Topics Covered: Important International institutions, agencies and fora, their structure, mandate.
How WHO names a new disease?
What to study?
For Prelims and Mains: Naming procedure, need for and significance.
Context: On February 11, the World Health Organization officially announced COVID-19 as the name for the disease caused by the novel coronavirus.
- This comes more than 40 days after WHO was alerted by China about a cluster of pneumonia-like cases seen in the city of Wuhan in Hubei province.
Background:
The WHO had to come up the name in line with the 2015 guidelines between the global agency, the World Organisation for Animal Health and the Food and Agriculture Organization.

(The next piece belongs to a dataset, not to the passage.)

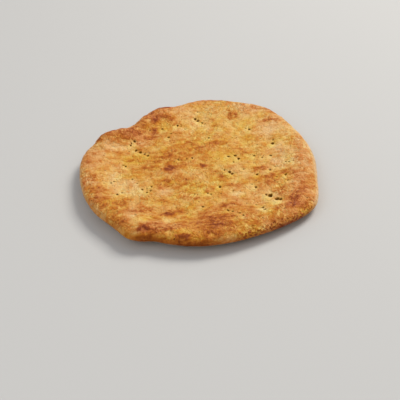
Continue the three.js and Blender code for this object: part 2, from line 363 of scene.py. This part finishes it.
# The patches are laid on places that wander by a millimetre or so, which frays their edges.
loose = flat_spots[:, :2] + 0.5 * np.stack([lumps(spots, 9, 7), lumps(spots, 9, 8)], axis=1)
loose += 1.0 * np.stack([lumps(spots, 3.5, 9), lumps(spots, 3.5, 10)], axis=1)


def patchwork(patches):
    """How strongly the patches cover each point, from 0 to 1, with edges that wander."""
    bare = np.ones(len(spots))
    for x, y, half_width, half_length, strength in patches:
        away = ((loose[:, 0] - x) / half_width) ** 2 + ((loose[:, 1] - y) / half_length) ** 2
        bare *= 1 - strength * np.exp(-(away ** 1.3))
    return 1 - bare


# Toasting runs from 0, pale, to 1, nearly burnt, and blush from 0, golden, to 1, pinkish brown. The thin
# edges on the far sides are paler, partly their own floury rim and partly a painted highlight, and the
# foot of the wall at the front is darker with painted shade.
mottle = 0.35 * lumps(spots, 7, 15) + 0.4 * lumps(spots, 3.2, 16) + 0.5 * grain + 0.3 * blisters
# Painted shade on the foot of the wall at the front, which faces away from the lamp.
front_wall_shade = between(-118, -92, bearing, 10) * ease(0.5, 0.95, -facing[:, 1])
right_foot = between(-88, -42, bearing, 8) * ease(0.3, -0.1, facing[:, 2])
scorched_foot = between(-54, -44, bearing, 6) * ease(0.4, 0, facing[:, 2])
# Edges turned towards the lamp or the bright room are paler and pinker: partly the rim's own floury
# colour, partly a painted highlight.
back_edge = ease(0.4, 0.55, facing[:, 1])
right_edge = ease(0.6, 0.9, facing[:, 0]) * ease(-0.6, -0.3, facing[:, 1])
left_edge = ease(0.5, 0.85, -facing[:, 0]) * ease(-0.4, -0.1, facing[:, 1])
pale_edge_and_highlight = np.maximum(np.maximum(back_edge, right_edge), left_edge)
# A painted highlight along the thin lip of the right side, where it catches the lamp.
right_lip_highlight = between(-32, 62, bearing, 8) * between(-1, 1.2, inset, 2.2) * ease(-0.5, 0, facing[:, 2])

toasted = patchwork(browned)
lively = 1 - 0.5 * ease(0.8, 0.35, facing[:, 2]) - 0.2 * front_right
toasting = 0.44 + 0.52 * toasted - 0.32 * patchwork(pale) + 0.12 * mottle * lively * (1 - 0.4 * toasted)
toasting += 0.03 * lumps(spots, 18, 17) + 0.08 * front_right * blisters
toasting += 0.06 * between(-3, 3, inset, 8) * (1 - pale_edge_and_highlight)
toasting += 0.3 * front_wall_shade + 0.08 * right_foot + 0.2 * scorched_foot - 0.12 * pale_edge_and_highlight
toasting -= 0.22 * right_lip_highlight
toasting += 0.07 * between(-68, -36, bearing) * between(4, 12, inset, 5)
toasting += 0.06 * ease(-40, -90, spots[:, 1])
# A painted highlight round each prick, strongest on its near left side: the crust is made paler and more
# golden there.
toasting -= 0.29 * prick_highlight
blush = 0.33 + 0.25 * lumps(spots, 16, 18) + 0.2 * lumps(spots, 6, 19) + 0.2 * ease(60, 105, radius)
blush += 0.7 * patchwork(pinkish) - 0.7 * patchwork(goldish) - 0.2 * prick_highlight
blush += 0.5 * pale_edge_and_highlight + 0.4 * right_foot + 0.1 * front_right - 0.5 * front_wall_shade
scorched = front_right * between(0, 1.5, inset, 2.5)
# The floury underside, together with part of the painted highlight on the right lip.
floury_and_highlight = np.maximum(ease(-0.6, -0.85, facing[:, 2]), 0.6 * right_lip_highlight)


def paint(name, values):
    layer = bread.data.attributes.new(name, "FLOAT", "POINT")
    layer.data.foreach_set("value", np.clip(values, 0, 1).astype(np.float32))


paint("toasting", toasting)
paint("blush", blush)
paint("pit", pit)
paint("shoulder", shoulder)
paint("floury_and_highlight", floury_and_highlight)
paint("scorched", scorched)
paint("upward", top)
paint("lively", lively)
paint("creased", ease(-0.1, 0.35, lumps(flat_spots, 20, 21)) * top)


def linear(red, green, blue):
    """A colour as the eye sees it, from 0 to 255, turned into the shader's light values."""
    shown = [value / 255 for value in (red, green, blue)]
    return tuple(v / 12.92 if v < 0.0404 else ((v + 0.055) / 1.055) ** 2.4 for v in shown) + (1,)


crust = bpy.data.materials.new("baked_crust")
crust.use_nodes = True
tree = crust.node_tree
shader = tree.nodes["Principled BSDF"]


def node(kind, **settings):
    made = tree.nodes.new(kind)
    for key, value in settings.items():
        setattr(made, key, value)
    return made


def wire(source, target):
    tree.links.new(source, target)


def painted(name):
    return node("ShaderNodeAttribute", attribute_name=name).outputs["Fac"]


def speckle(scale, detail, roughness):
    made = node("ShaderNodeTexNoise")
    made.inputs["Scale"].default_value = scale
    made.inputs["Detail"].default_value = detail
    made.inputs["Roughness"].default_value = roughness
    wire(drawn_out.outputs["Vector"], made.inputs["Vector"])
    return made.outputs["Fac"]


def maths(operation, first, second=0.0):
    made = node("ShaderNodeMath", operation=operation)
    for slot_index, value in enumerate((first, second)):
        if isinstance(value, (int, float)):
            made.inputs[slot_index].default_value = value
        else:
            wire(value, made.inputs[slot_index])
    return made.outputs[0]


def blend_colours(share, first, second):
    """The first colour where share is 0, the second where it is 1."""
    made = node("ShaderNodeMix", data_type="RGBA")
    share_socket, first_socket, second_socket = made.inputs[0], made.inputs[6], made.inputs[7]
    for value, socket in ((share, share_socket), (first, first_socket), (second, second_socket)):
        if isinstance(value, tuple):
            socket.default_value = value
        else:
            wire(value, socket)
    return made.outputs[2]


def ramp_through(share, stops):
    made = node("ShaderNodeValToRGB")
    wire(share, made.inputs["Fac"])
    points = made.color_ramp.elements
    while len(points) < len(stops):
        points.new(0.5)
    for point, (position, colour) in zip(points, stops):
        point.position = position
        point.color = linear(*colour)
    return made.outputs["Color"]


def centred(share, amount):
    """Swings to either side of nothing, by half the amount at most."""
    return maths("MULTIPLY", maths("SUBTRACT", share, 0.5), amount)


def blotches(coordinates, scale, distortion):
    """Patches with fairly crisp edges, from 0 to 1."""
    made = node("ShaderNodeTexNoise")
    made.inputs["Scale"].default_value = scale
    made.inputs["Detail"].default_value = 2
    made.inputs["Roughness"].default_value = 0.55
    made.inputs["Distortion"].default_value = distortion
    wire(coordinates, made.inputs["Vector"])
    edge = node("ShaderNodeMapRange", interpolation_type="SMOOTHSTEP")
    edge.inputs["From Min"].default_value = 0.38
    edge.inputs["From Max"].default_value = 0.62
    wire(made.outputs["Fac"], edge.inputs["Value"])
    return edge.outputs["Result"]


def fading(value, low, high):
    """One below low, nothing above high."""
    made = node("ShaderNodeMapRange", interpolation_type="SMOOTHSTEP")
    made.inputs["From Min"].default_value = low
    made.inputs["From Max"].default_value = high
    made.inputs["To Min"].default_value = 1
    made.inputs["To Max"].default_value = 0
    wire(value, made.inputs["Value"])
    return made.outputs["Result"]


# The crust's fine marks. The scales are in marks to the metre: 800 makes one every 1.2 mm or so.
place = node("ShaderNodeTexCoord")
drawn_out = node("ShaderNodeMapping")
drawn_out.inputs["Scale"].default_value = (1, 0.66, 1)
wire(place.outputs["Object"], drawn_out.inputs["Vector"])
drawn_wide = node("ShaderNodeMapping")
drawn_wide.inputs["Scale"].default_value = (0.7, 1, 1)
wire(place.outputs["Object"], drawn_wide.inputs["Vector"])
fine = speckle(800, 2, 0.5)
small = blotches(drawn_out.outputs["Vector"], 420, 0.6)
middling = blotches(drawn_wide.outputs["Vector"], 210, 0.5)
broad = blotches(drawn_wide.outputs["Vector"], 110, 0.6)
unevenness = maths("ADD", centred(fine, 0.32), centred(small, 0.13))
unevenness = maths("ADD", unevenness, centred(middling, 0.195))
unevenness = maths("ADD", unevenness, centred(broad, 0.06))

# Creases: thin pale lines that wander over the flat of the top.
wrinkle = node("ShaderNodeTexNoise")
wrinkle.inputs["Scale"].default_value = 150
wrinkle.inputs["Detail"].default_value = 1.5
wrinkle.inputs["Roughness"].default_value = 0.5
wrinkle.inputs["Distortion"].default_value = 0.8
wire(drawn_out.outputs["Vector"], wrinkle.inputs["Vector"])
off_crest = maths("ABSOLUTE", maths("SUBTRACT", wrinkle.outputs["Fac"], 0.5))
creases = maths("MULTIPLY", fading(off_crest, 0.0, 0.05), painted("creased"))

# Steam holes: a fine dark pore with a paler rim, in about a quarter of the cells.
steam_hole = node("ShaderNodeTexVoronoi", voronoi_dimensions="2D")
steam_hole.inputs["Scale"].default_value = 95
wire(place.outputs["Object"], steam_hole.inputs["Vector"])
steam_pick = node("ShaderNodeSeparateColor")
wire(steam_hole.outputs["Color"], steam_pick.inputs["Color"])
steam_kept = maths("GREATER_THAN", steam_pick.outputs["Red"], 0.72)
steam_kept = maths("MULTIPLY", steam_kept, painted("upward"))
pores = maths("MULTIPLY", fading(steam_hole.outputs["Distance"], 0.035, 0.075), steam_kept)
pore_rims = maths("MULTIPLY", fading(steam_hole.outputs["Distance"], 0.09, 0.17), steam_kept)

# Scorched flecks along the edge at the front right.
scorch = maths("MULTIPLY", fading(speckle(520, 1, 0.5), 0.38, 0.5), painted("scorched"))

# All of them darken or lighten the painted toasting, and the result picks the colour from two ramps.
liveliness = maths("ADD", maths("MULTIPLY", painted("toasting"), 0.85), 0.52)
liveliness = maths("MULTIPLY", liveliness, painted("lively"))
toast = maths("ADD", painted("toasting"), maths("MULTIPLY", unevenness, liveliness))
toast = maths("SUBTRACT", toast, maths("MULTIPLY", creases, 0.24))
toast = maths("SUBTRACT", toast, maths("MULTIPLY", pore_rims, 0.1))
toast = maths("ADD", toast, maths("MULTIPLY", pores, 0.5))
toast = maths("ADD", toast, maths("MULTIPLY", scorch, 0.35))
golden = ramp_through(toast, [
    (0.0, (233, 198, 104)), (0.25, (222, 176, 73)), (0.45, (210, 150, 48)),
    (0.62, (197, 123, 26)), (0.8, (176, 95, 8)), (1.0, (136, 62, 0)),
])
blushing = ramp_through(toast, [
    (0.0, (235, 200, 142)), (0.25, (226, 178, 115)), (0.45, (213, 152, 85)),
    (0.62, (200, 125, 55)), (0.8, (174, 92, 28)), (1.0, (129, 54, 10)),
])
warmth = maths("ADD", painted("blush"), centred(speckle(210, 3, 0.6), 0.7))
top_colour = blend_colours(warmth, golden, blushing)
# The prick shoulders and pits are painted dark brown: partly crust browned deeper in the pricks, partly
# painted shade down in the holes.
top_colour = blend_colours(painted("shoulder"), top_colour, linear(152, 98, 24))
top_colour = blend_colours(painted("pit"), top_colour, linear(98, 50, 2))
under_colour = blend_colours(speckle(160, 3, 0.6), linear(228, 190, 146), linear(200, 148, 100))
wire(blend_colours(painted("floury_and_highlight"), top_colour, under_colour), shader.inputs["Base Color"])

# The crust is greasy in places and dry in others, with no shine in the pricks.
dryness = node("ShaderNodeMapRange")
dryness.inputs["To Min"].default_value = 0.42
dryness.inputs["To Max"].default_value = 0.75
wire(middling, dryness.inputs["Value"])
wire(dryness.outputs["Result"], shader.inputs["Roughness"])
gloss = maths("MULTIPLY", maths("SUBTRACT", 1.0, painted("shoulder")), 0.2)
wire(gloss, shader.inputs["Specular IOR Level"])
shader.inputs["Subsurface Weight"].default_value = 0.05
shader.inputs["Subsurface Radius"].default_value = (1.0, 0.5, 0.2)
shader.inputs["Subsurface Scale"].default_value = 0.001

# The fine marks stand a little proud, and the creases with them; the steam holes are sunk.
bump = node("ShaderNodeBump")
bump.inputs["Strength"].default_value = 1.0
bump.inputs["Distance"].default_value = 0.0012
relief = maths("ADD", maths("MULTIPLY", fine, 0.5), maths("MULTIPLY", small, 0.35))
relief = maths("ADD", relief, maths("MULTIPLY", creases, 0.35))
relief = maths("SUBTRACT", relief, maths("MULTIPLY", pores, 0.6))
wire(maths("ADD", relief, maths("MULTIPLY", middling, 0.5)), bump.inputs["Height"])
wire(bump.outputs["Normal"], shader.inputs["Normal"])
bread.data.materials.clear()
bread.data.materials.append(crust)

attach(bread, "root")
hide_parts("naan_bread")

# ---- Floor and light ---------------------------------------------------------------------------
# A plain pale table top under a large soft lamp from the back right, with a weak one from the front
# left and an even pale sky, as in a room with one big window.
floor_mesh = bpy.data.meshes.new("floor")
half_side = 20 * bread_length
corners = [(-half_side, -half_side, 0), (half_side, -half_side, 0)]
corners += [(half_side, half_side, 0), (-half_side, half_side, 0)]
floor_mesh.from_pydata(corners, [], [(0, 1, 2, 3)])
floor = bpy.data.objects.new("floor", floor_mesh)
scene.collection.objects.link(floor)
table_top = bpy.data.materials.new("table_top")
table_top.use_nodes = True
table_shader = table_top.node_tree.nodes["Principled BSDF"]
table_shader.inputs["Base Color"].default_value = (0.545, 0.535, 0.51, 1)
table_shader.inputs["Roughness"].default_value = 0.8
floor.data.materials.append(table_top)


def soft_lamp(name, where, size, power, colour):
    lamp = bpy.data.objects.new(name, bpy.data.lights.new(name, "AREA"))
    lamp.data.size = size
    lamp.data.energy = power
    lamp.data.color = colour
    lamp.location = where
    lamp.rotation_euler = (-Vector(where)).to_track_quat("-Z", "Y").to_euler()
    scene.collection.objects.link(lamp)


soft_lamp("window", (1.3, 1.1, 1.8), 1.1, 52, (1.0, 0.97, 0.93))
soft_lamp("room_fill", (-0.7, -0.8, 0.8), 0.9, 3.5, (0.95, 0.97, 1.0))
sky = bpy.data.worlds.new("sky")
sky.use_nodes = True
sky.node_tree.nodes["Background"].inputs["Color"].default_value = (0.93, 0.95, 1.0, 1)
sky.node_tree.nodes["Background"].inputs["Strength"].default_value = 0.5
scene.world = sky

What does the name COVID-19 stand for?
The “CO” in COVID stands corona, while “VI” is for virus and “D” for disease. The number 19 stands for the year 2019 when the outbreak was first identified.
Why was WHO in a hurry to name the disease?
The urgency to assign a name to the disease is to prevent the use of other names that can be “inaccurate or stigmatising”. People outside the scientific community tend to call a new disease by common names. But once the name gets “established in common usage through the Internet and social media, they are difficult to change, even if an inappropriate name is being used. Therefore, it is important that whoever first reports on a newly identified human disease uses an appropriate name that is scientifically sound and socially acceptable.
Why and how did the WHO come up with guidelines to name new diseases?
In May 2015, the WHO came up guidelines on how to name a new disease.
- The WHO identified the best practices to name new human diseases in consultation and collaboration with the World Organisation for Animal Health (OIE) and the Food and Agriculture Organization of the United Nations (FAO).
- The main aim behind this exercise was to “minimise unnecessary negative impact of disease names on trade, travel, tourism or animal welfare, and avoid causing offence to any cultural, social, national, regional, professional or ethnic groups”.
What best practices did the guidelines suggest?
- According to the guidelines, name of a new disease should consist of a combination of terms.
- These terms consist of a generic descriptive term based on clinical symptoms (respiratory), physiological processes (diarrhoea), and anatomical or pathological references (cardic).
- It can refer to specific descriptive terms such as those who are afflicted (infant, juvenile, and maternal), seasonality (summer, winter) and severity (mild, severe).
- The name can also include other factual elements such as the environment (ocean, river), causal pathogen (coronavirus) and the year the new disease is first detected with or without mentioning the month.
- The year is used when it becomes “necessary to differentiate between similar events that happened in different years”.
- Besides, the WHO has also listed out the terms that should be avoided while naming a new disease. This includes, geographic locations, people’s names, species of animal or food, references to culture, population, industry or occupation, and terms that incite undue fear.
Background:
There are a few disease names that mentions the geographic location — cities, countries or regions — where the disease, Zika etc.
Few diseases carry the name of the person who first identified the disease. Chagas disease is named after the Brazilian physician Carlos Chagas, who discovered the disease in 1909.
Some diseases carry the name of animals — bird flu (H5N1) and swine flu (H1N1). The 2009 H1N1 pandemic was commonly referred to as swine flu.